Slow Cooker Barbacoa Beef Recipe
Slow Cooker Barbacoa Beef features tender chunks of brisket cooked slowly in a vibrant adobo-spiced sauce made from chipotle chiles, garlic, vinegar, and spices. The long cooking time yields fall-apart meat with smoky, spicy, and slightly tangy flavors, ideal for shredding and serving in tacos or with rice.
Ingredients
- 3 pounds beef brisket or chuck roast - trimmed of extra fat and cut into 2-inch chunks
- 1/2 cup beef broth
- 2 chipotle chiles add more if preferred, medium, in adobo sauce
- 6 cloves garlic minced
- 1 tablespoon onion powder
- 1 tablespoon apple cider vinegar
- lime juice of 1
- 1 tablespoon oregano dried
- 1 teaspoon smoked paprika
- 1 tablespoon cumin
- 1 teaspoon salt sea salt
- 1 teaspoon black pepper
- 1/4 teaspoon red pepper flakes
- 2 bay leaf whole
Instructions
- Add all the ingredients, except beef and bay leaves to a blender and puree until the mixture is smooth.
- Add the beef chunks to the slow cooker. If you have time, for extra flavor, you can saute them in a pan and after that transfer to the slow cooker.

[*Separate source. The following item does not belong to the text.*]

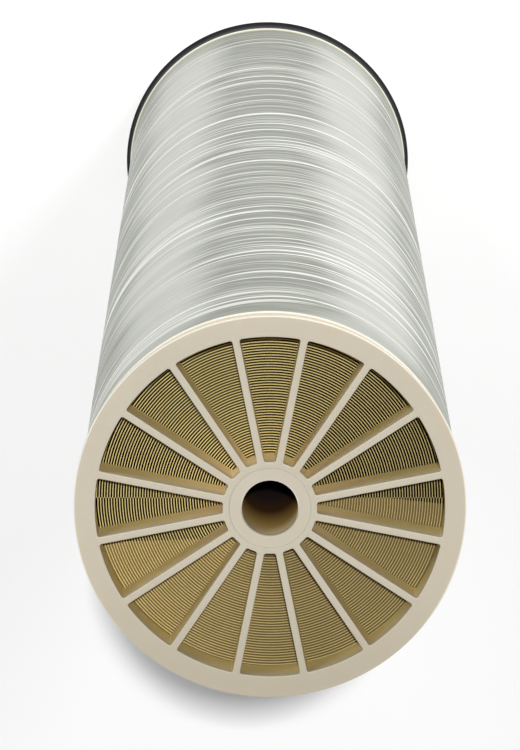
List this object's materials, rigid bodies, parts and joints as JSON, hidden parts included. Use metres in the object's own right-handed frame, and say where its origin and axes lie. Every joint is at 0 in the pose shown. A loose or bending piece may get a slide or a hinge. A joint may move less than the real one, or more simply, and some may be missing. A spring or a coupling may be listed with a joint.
{
  "type": "reverse osmosis membrane element",
  "caption": "Spiral-wound reverse osmosis element: a membrane roll on a bored tube, in a glass-wrapped barrel with spoked end caps and a brine seal.",
  "frame": {"origin": "centre of the feed end's outer face, on which the element stands", "axes": "+Z along the element from the feed end to the outlet end; +X and +Y through the middles of two windows"},
  "size_m": [0.2048, 0.2048, 1.016],
  "materials": {
    "tube_plastic": "smooth extruded and machined",
    "membrane_leaf": "cut edges of film and net, dull",
    "binding_film": "thin film",
    "cap_plastic": "moulded, satin, ivory",
    "glass_resin": "wound glass in clear resin, satin to glossy",
    "seal_rubber": "black, smooth"
  },
  "bodies": {
    "root": {"permeate_tube": "tube_plastic", "membrane_roll": "membrane_leaf", "binding_tape": "binding_film", "feed_end_cap": "cap_plastic", "outlet_end_cap": "cap_plastic", "glass_wrap": "glass_resin", "brine_seal": "seal_rubber"}
  },
  "joints": []
}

- Pour the pureed mixture on top of the beef and add the bay leaves.
- Cook for about 4-6 hours on HIGH or for about 8-10 hours on LOW. The beef is very tender and falls apart when shredded with a fork.
- Remove the bay leaves and discard.
- Shred the meat using two forks into the cooking juices. Let the beef absorb some of the juices for about 30 more minutes before serving.
- Use a slotted spoon or tongs to serve.
Nutrition Information
Nutrition Facts
Serving: 6 servings
Amount Per Serving
Calories 377
% Daily Value*
| Calories | 377kcal | 19% |
| Carbohydrates | 3g | 1% |
| Protein | 47g | 94% |
| Fat | 18g | 28% |
| Saturated Fat | 6g | 30% |
| Cholesterol | 140mg | 47% |
| Sodium | 709mg | 30% |
| Potassium | 806mg | 17% |
| Fiber | 1g | 4% |
| Sugar | 0g | 0% |
| Vitamin A | 465IU | 9% |
| Vitamin C | 0.2mg | 0% |
| Calcium | 38mg | 4% |
| Iron | 5.6mg | 31% |
* Percent Daily Values are based on a 2,000 calorie diet.